Starting with Storm Front, published in 2000, Jim Butcher’s Dresden Files is a series that fuses the genres of detective fiction and contemporary fantasy. With fifteen novels and a number of short stories in the series, to date, Butcher has achieved commercial and critical success in the emerging field of urban fantasy. A television show was even based upon Butcher’s series. This paper will argue that the successful fusion of two previously disparate genres, detective and fantasy fiction, utilizing the strengths of both genres, is the key to Butcher’s success. One strength of detective novels is the fruitful use of location, as in Sherlock Holmes’ London. Butcher places his fictional detective, Harry Dresden in contemporary Chicago. This urban location is important, for as the novelist Eudora Welty wrote, “place has a good deal to do with making the characters real, that is, themselves and keeping them so.” The realness of Harry Dresden is crucial to the success of the series. A strength of fantasy fiction, especially in an extended series, is the immersive quality created by successful world building, including devising a coherent set of non-human beings with a shared and intricate history. Butcher succeeds in this endeavor through the use of iconic fantasy creatures, updated and re-imagined, such as vampires, werewolves, faeries, demons, and angels, as well as the deployment of special powers, such as magic. This presentation will show how Butcher’s utilization of these and other features of the two genres, detective and fantasy fiction, have produced a body of work that has placed him in the forefront of the new genre of urban fantasy.

Scheduled on: 
Saturday, November 5, 10:30 am to 11:45 am

About the presenter

David C. Wright Jr.

David C. Wright, Jr. is Professor in the Department of History and Government at Misericordia University in Dallas, PA. Trained as an historian of modern France at the University of Wisconsin-Madison, more recently, he has presented conference papers on detective fiction, fantasy and science fiction, and rock music.
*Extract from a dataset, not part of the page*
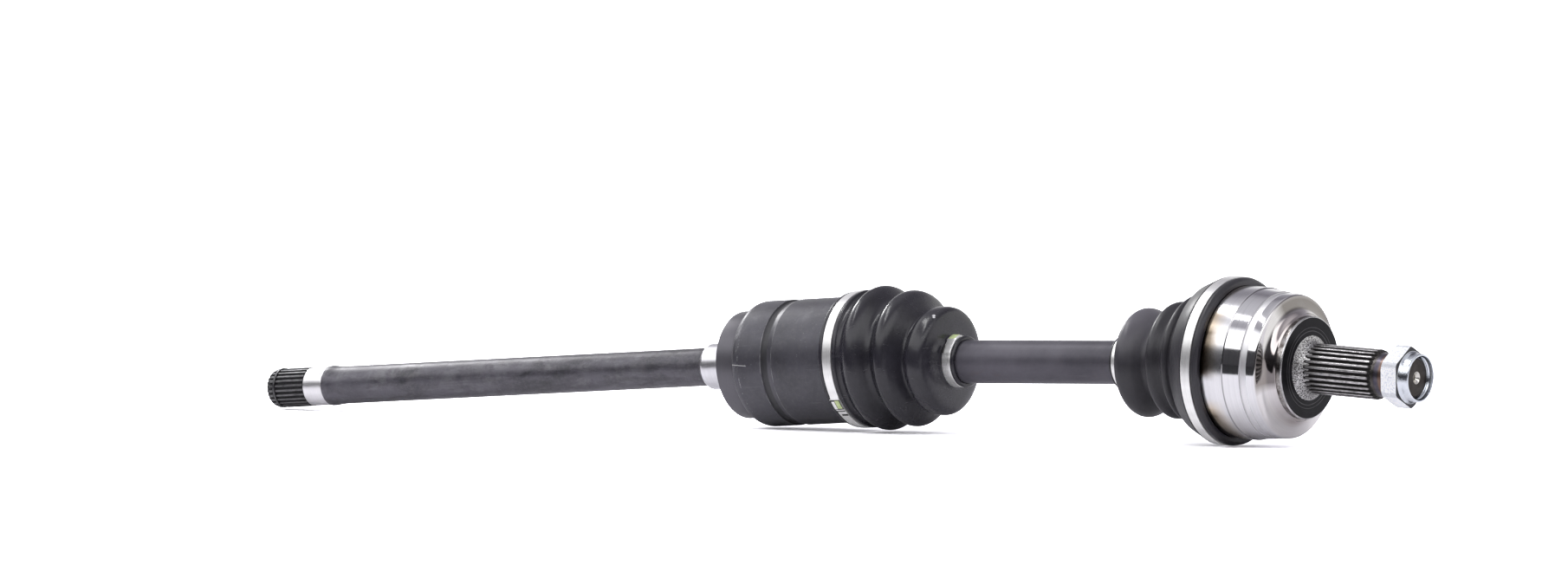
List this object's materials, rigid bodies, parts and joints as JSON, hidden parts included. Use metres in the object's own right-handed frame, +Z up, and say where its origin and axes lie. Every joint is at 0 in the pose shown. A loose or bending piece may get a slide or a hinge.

He is co-editor of, and contributor to, “Space and Time: Essays on Visions of History in Science Fiction and Fantasy Television,” published by McFarland.

Session information

Genre Innovations in Detective Fiction

Saturday, November 5, 10:30 am to 11:45 am (Bongo 2)

This panel will examine innovations in the detective fiction genre through detective/fantasy hybrid fiction, slipstream fusion of detective and literary fiction, and detective films in the postmodern era.